What the task asks
Reproduce, please, only the lines from the first line below to the line containing "near_edge, far_edge = joint_2", inclusive.

Data lines
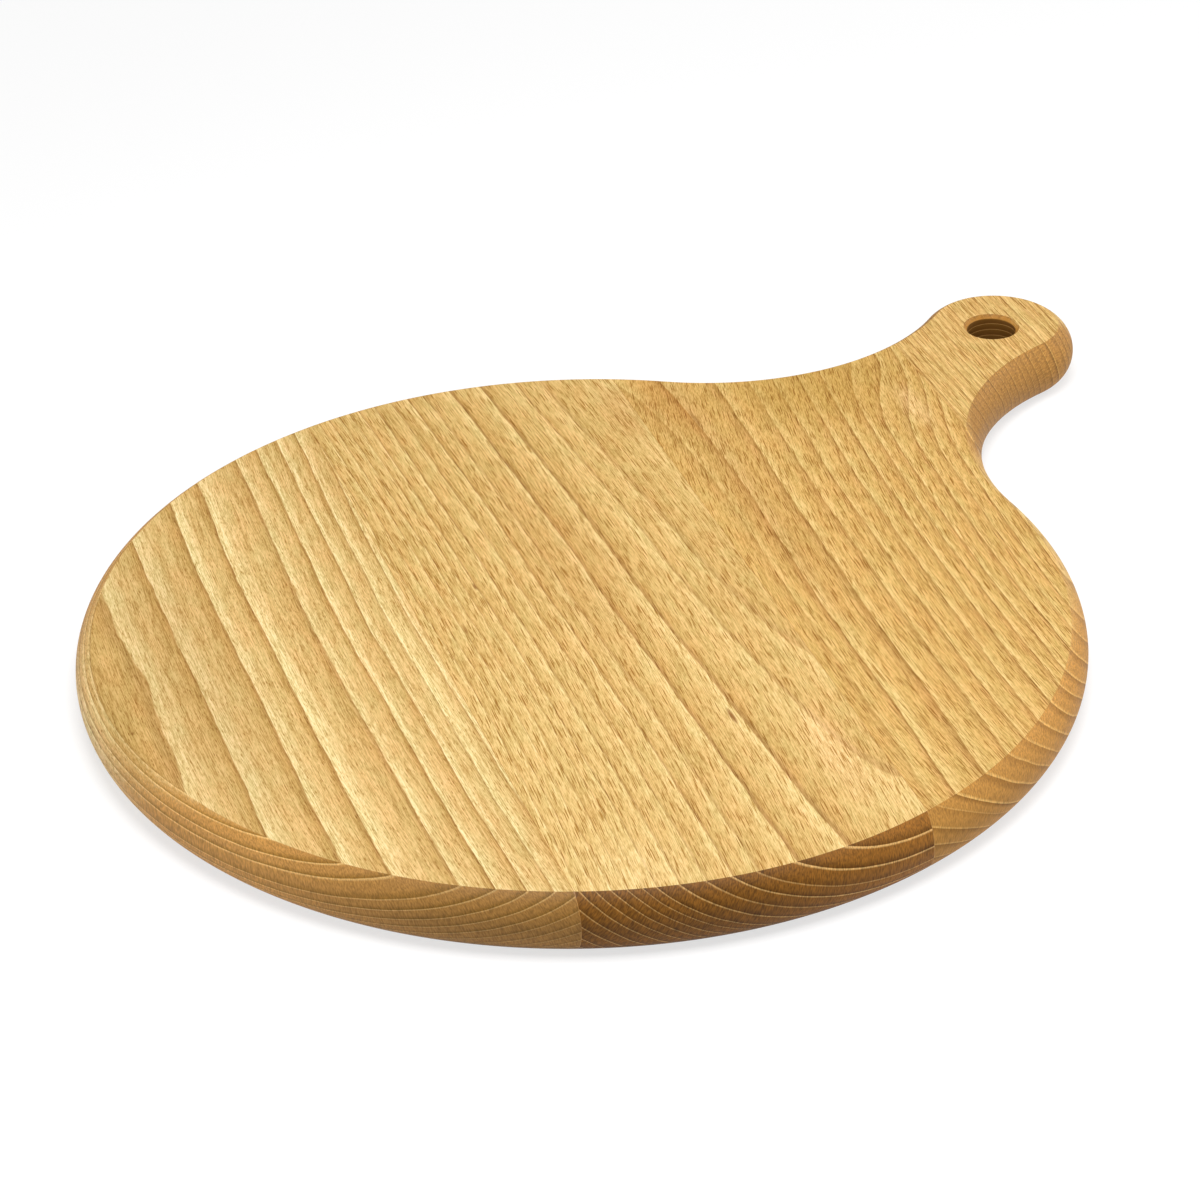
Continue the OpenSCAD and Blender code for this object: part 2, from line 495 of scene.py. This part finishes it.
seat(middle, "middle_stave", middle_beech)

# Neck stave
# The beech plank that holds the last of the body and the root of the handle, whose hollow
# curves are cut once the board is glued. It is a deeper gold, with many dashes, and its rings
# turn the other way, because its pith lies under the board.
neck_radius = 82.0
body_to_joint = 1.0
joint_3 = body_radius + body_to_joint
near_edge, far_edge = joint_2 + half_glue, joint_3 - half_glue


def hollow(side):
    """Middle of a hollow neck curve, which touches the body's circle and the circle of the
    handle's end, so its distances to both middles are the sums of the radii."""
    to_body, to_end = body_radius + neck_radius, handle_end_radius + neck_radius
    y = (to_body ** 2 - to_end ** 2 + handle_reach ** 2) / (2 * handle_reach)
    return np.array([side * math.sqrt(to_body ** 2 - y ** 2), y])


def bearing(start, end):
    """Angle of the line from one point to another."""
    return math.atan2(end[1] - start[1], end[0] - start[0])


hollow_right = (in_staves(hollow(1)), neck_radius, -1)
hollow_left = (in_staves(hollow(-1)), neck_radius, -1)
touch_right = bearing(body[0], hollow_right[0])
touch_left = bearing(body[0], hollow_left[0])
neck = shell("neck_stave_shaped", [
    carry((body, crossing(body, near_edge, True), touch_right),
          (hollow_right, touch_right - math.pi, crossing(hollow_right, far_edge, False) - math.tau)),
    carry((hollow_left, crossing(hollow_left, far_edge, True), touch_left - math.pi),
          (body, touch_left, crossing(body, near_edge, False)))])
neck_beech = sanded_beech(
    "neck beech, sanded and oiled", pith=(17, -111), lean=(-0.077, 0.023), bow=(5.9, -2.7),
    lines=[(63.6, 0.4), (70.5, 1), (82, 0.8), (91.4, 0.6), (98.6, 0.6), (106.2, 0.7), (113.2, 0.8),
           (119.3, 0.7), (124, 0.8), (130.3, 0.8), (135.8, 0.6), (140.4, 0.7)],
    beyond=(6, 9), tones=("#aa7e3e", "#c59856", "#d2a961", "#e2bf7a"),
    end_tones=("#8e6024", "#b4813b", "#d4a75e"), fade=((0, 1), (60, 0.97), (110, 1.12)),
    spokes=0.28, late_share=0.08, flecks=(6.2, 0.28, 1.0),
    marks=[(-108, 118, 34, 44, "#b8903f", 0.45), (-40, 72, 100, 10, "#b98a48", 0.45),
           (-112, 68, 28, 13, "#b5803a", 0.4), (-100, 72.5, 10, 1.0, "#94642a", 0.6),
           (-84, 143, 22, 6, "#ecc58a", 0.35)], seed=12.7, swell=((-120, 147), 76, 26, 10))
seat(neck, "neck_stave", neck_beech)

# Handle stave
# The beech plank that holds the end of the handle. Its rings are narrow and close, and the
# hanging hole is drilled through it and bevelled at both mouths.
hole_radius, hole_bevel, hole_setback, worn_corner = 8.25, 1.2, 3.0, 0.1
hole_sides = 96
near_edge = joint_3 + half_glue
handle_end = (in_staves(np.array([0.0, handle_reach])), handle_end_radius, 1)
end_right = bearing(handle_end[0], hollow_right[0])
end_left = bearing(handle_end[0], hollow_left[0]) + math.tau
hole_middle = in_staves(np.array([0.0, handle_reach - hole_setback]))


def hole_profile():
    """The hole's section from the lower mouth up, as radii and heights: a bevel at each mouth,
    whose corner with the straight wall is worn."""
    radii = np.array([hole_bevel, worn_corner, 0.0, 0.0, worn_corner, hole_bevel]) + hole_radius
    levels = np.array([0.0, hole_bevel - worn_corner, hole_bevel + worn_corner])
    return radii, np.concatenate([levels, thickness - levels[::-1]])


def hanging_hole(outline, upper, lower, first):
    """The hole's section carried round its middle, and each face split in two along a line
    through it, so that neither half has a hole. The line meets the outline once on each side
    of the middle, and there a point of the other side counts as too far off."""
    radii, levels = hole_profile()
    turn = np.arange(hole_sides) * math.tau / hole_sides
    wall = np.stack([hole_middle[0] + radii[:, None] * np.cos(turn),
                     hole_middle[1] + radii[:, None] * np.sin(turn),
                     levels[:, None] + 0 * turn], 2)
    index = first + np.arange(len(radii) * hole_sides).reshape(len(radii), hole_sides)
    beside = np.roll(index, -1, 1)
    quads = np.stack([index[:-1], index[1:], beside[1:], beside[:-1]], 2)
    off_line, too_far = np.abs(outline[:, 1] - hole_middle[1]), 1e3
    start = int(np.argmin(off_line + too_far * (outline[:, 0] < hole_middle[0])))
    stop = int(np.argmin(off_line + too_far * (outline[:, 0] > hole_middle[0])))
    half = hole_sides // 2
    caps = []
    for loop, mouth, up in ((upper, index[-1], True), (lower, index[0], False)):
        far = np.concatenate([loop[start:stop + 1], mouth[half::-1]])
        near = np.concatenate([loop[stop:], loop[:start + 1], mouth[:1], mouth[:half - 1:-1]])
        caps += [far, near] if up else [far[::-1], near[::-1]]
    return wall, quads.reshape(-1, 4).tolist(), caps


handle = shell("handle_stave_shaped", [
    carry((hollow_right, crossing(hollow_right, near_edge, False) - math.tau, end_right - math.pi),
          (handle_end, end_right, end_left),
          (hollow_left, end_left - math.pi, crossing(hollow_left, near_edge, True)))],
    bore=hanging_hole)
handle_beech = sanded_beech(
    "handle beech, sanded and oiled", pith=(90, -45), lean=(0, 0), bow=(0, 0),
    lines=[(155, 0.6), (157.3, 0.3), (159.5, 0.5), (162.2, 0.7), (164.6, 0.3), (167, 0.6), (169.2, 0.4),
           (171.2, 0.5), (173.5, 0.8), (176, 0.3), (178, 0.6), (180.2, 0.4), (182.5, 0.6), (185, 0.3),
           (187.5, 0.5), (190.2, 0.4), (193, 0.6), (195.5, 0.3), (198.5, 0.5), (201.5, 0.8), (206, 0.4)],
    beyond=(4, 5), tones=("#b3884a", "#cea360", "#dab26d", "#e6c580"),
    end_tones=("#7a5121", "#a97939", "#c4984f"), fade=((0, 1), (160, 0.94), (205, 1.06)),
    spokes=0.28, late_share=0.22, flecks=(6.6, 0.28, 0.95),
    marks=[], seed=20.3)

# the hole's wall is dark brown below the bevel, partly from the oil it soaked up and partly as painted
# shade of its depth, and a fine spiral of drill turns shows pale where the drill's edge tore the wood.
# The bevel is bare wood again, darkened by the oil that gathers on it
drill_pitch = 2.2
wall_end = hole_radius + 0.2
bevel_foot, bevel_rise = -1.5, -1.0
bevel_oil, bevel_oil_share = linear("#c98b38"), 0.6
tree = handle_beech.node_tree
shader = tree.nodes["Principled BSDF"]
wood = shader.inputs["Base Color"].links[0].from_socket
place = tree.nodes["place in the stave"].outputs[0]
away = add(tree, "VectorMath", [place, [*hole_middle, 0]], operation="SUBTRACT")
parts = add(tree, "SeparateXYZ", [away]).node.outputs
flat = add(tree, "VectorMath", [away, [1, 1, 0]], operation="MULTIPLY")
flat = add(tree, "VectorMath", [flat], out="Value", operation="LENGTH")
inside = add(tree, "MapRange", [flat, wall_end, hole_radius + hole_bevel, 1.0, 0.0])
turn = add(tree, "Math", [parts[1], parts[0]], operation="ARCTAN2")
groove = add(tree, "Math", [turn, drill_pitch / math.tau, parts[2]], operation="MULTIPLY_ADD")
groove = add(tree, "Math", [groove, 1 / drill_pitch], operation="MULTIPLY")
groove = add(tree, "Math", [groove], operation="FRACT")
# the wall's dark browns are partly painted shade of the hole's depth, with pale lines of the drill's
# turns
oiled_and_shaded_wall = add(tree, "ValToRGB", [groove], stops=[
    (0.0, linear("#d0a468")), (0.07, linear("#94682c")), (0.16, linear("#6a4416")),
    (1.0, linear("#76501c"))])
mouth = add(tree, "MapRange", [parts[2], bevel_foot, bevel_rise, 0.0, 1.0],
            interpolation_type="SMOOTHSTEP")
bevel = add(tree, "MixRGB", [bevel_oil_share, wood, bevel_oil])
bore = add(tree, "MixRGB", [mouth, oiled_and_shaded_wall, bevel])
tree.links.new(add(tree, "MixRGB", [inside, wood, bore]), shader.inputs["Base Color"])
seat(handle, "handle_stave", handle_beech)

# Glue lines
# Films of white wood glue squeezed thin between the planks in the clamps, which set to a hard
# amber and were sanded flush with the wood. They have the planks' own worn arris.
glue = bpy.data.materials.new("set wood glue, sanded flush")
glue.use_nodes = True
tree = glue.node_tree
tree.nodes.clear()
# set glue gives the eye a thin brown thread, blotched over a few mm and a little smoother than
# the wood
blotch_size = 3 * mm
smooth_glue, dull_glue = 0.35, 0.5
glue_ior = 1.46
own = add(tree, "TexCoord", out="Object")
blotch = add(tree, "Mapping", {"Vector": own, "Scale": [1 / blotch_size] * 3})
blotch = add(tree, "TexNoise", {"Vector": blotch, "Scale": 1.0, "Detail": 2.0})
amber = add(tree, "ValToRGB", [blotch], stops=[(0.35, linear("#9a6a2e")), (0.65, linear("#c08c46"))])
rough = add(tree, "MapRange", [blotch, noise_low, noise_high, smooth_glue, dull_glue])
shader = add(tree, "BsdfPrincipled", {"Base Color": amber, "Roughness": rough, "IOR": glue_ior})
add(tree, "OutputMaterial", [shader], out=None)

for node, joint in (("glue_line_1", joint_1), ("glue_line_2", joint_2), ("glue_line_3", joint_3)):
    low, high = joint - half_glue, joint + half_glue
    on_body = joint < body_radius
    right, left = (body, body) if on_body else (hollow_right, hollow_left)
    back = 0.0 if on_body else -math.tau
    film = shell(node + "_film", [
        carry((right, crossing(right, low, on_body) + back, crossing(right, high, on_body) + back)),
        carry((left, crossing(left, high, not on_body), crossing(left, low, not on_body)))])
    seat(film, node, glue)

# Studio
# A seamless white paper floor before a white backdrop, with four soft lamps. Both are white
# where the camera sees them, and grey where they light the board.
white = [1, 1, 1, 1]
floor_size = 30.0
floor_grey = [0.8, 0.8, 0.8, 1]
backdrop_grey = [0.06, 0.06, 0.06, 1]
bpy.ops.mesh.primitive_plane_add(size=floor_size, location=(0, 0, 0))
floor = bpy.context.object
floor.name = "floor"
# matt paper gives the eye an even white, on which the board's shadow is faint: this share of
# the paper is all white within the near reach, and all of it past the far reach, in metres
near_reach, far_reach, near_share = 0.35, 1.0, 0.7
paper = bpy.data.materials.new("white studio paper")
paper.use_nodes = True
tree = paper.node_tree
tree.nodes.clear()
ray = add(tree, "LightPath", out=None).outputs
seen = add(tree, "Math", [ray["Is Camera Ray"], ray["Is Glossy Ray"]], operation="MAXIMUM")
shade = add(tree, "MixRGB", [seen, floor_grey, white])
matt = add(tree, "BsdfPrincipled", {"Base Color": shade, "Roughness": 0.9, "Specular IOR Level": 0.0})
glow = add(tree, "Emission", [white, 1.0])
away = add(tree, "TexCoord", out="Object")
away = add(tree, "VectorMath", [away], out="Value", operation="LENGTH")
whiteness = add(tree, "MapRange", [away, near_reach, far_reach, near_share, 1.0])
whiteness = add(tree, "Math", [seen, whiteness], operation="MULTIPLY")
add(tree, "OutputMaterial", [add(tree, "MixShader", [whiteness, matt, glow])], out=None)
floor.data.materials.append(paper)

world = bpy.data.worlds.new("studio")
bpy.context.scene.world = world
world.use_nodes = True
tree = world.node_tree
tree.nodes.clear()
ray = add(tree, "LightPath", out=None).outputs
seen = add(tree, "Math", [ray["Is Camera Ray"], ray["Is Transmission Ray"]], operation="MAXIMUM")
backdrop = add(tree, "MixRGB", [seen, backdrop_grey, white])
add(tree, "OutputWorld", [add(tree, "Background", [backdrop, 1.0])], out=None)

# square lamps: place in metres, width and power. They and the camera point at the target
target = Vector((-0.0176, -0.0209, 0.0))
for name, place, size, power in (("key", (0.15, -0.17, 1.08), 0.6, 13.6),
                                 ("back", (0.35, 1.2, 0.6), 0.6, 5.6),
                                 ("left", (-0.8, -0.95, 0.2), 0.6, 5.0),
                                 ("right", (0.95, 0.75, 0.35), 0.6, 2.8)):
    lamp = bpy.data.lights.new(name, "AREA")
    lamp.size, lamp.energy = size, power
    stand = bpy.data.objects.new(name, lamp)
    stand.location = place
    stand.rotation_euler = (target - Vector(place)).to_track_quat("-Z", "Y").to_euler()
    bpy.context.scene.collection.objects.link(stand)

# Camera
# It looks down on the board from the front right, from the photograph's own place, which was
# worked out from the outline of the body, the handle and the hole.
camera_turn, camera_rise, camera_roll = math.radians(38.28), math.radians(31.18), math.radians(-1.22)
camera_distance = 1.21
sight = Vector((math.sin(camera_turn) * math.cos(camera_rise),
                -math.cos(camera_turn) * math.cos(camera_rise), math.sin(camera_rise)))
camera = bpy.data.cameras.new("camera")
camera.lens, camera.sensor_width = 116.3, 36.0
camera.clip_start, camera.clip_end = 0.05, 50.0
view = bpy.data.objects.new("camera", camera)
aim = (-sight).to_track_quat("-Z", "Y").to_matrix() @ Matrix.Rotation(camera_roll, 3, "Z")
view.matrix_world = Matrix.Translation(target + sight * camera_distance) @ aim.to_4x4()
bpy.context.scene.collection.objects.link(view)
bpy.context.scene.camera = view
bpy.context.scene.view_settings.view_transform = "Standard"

Reply to the task
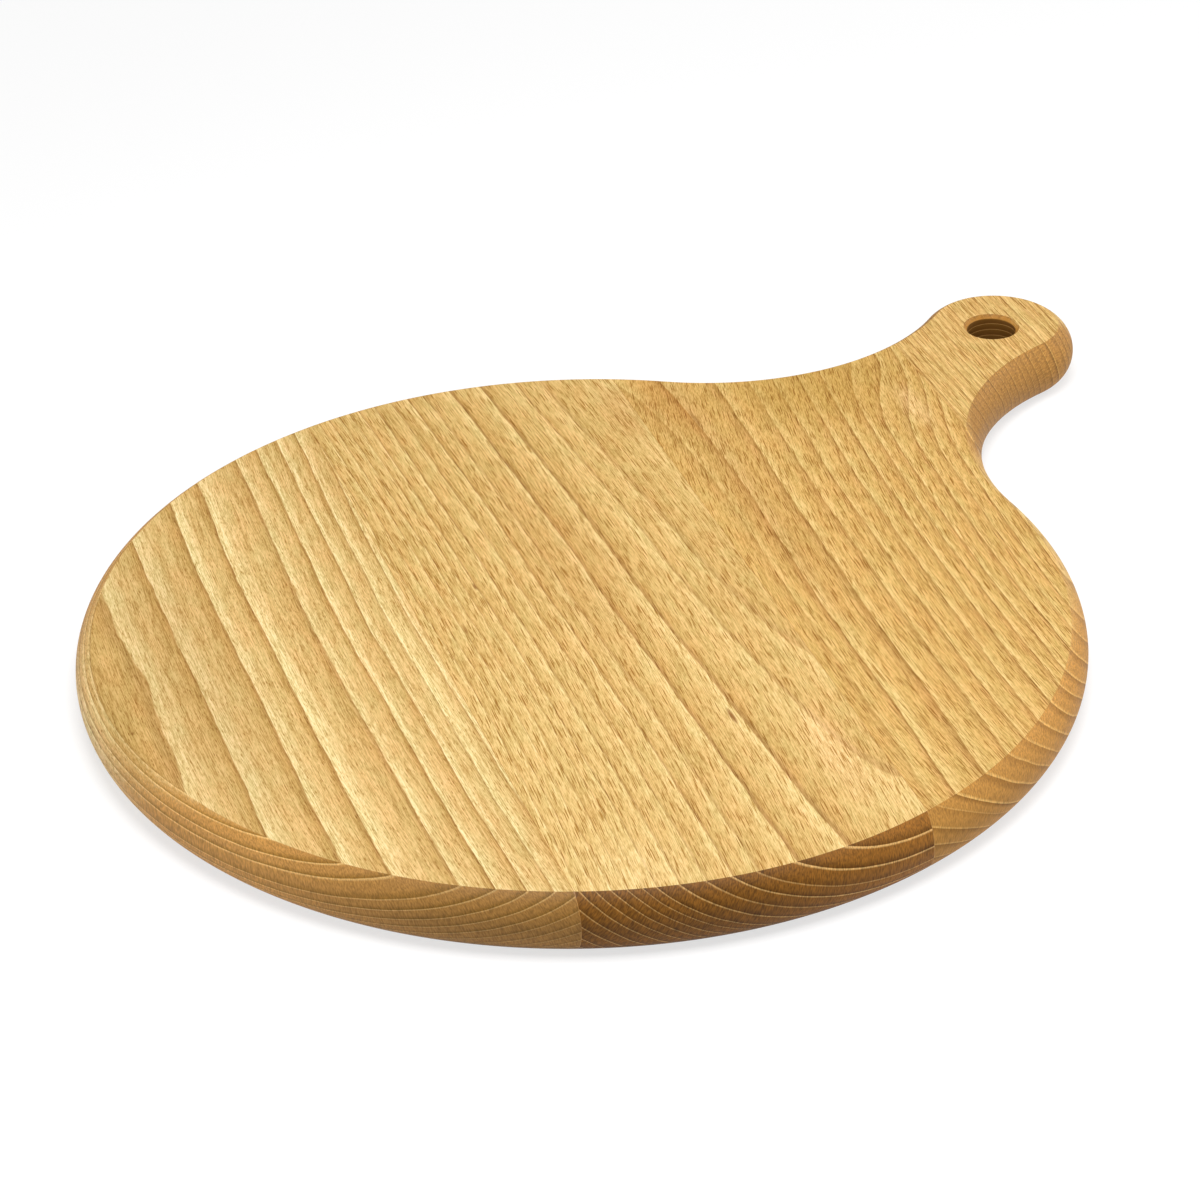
Continue the OpenSCAD and Blender code for this object: part 2, from line 495 of scene.py. This part finishes it.
seat(middle, "middle_stave", middle_beech)

# Neck stave
# The beech plank that holds the last of the body and the root of the handle, whose hollow
# curves are cut once the board is glued. It is a deeper gold, with many dashes, and its rings
# turn the other way, because its pith lies under the board.
neck_radius = 82.0
body_to_joint = 1.0
joint_3 = body_radius + body_to_joint
near_edge, far_edge = joint_2 + half_glue, joint_3 - half_glue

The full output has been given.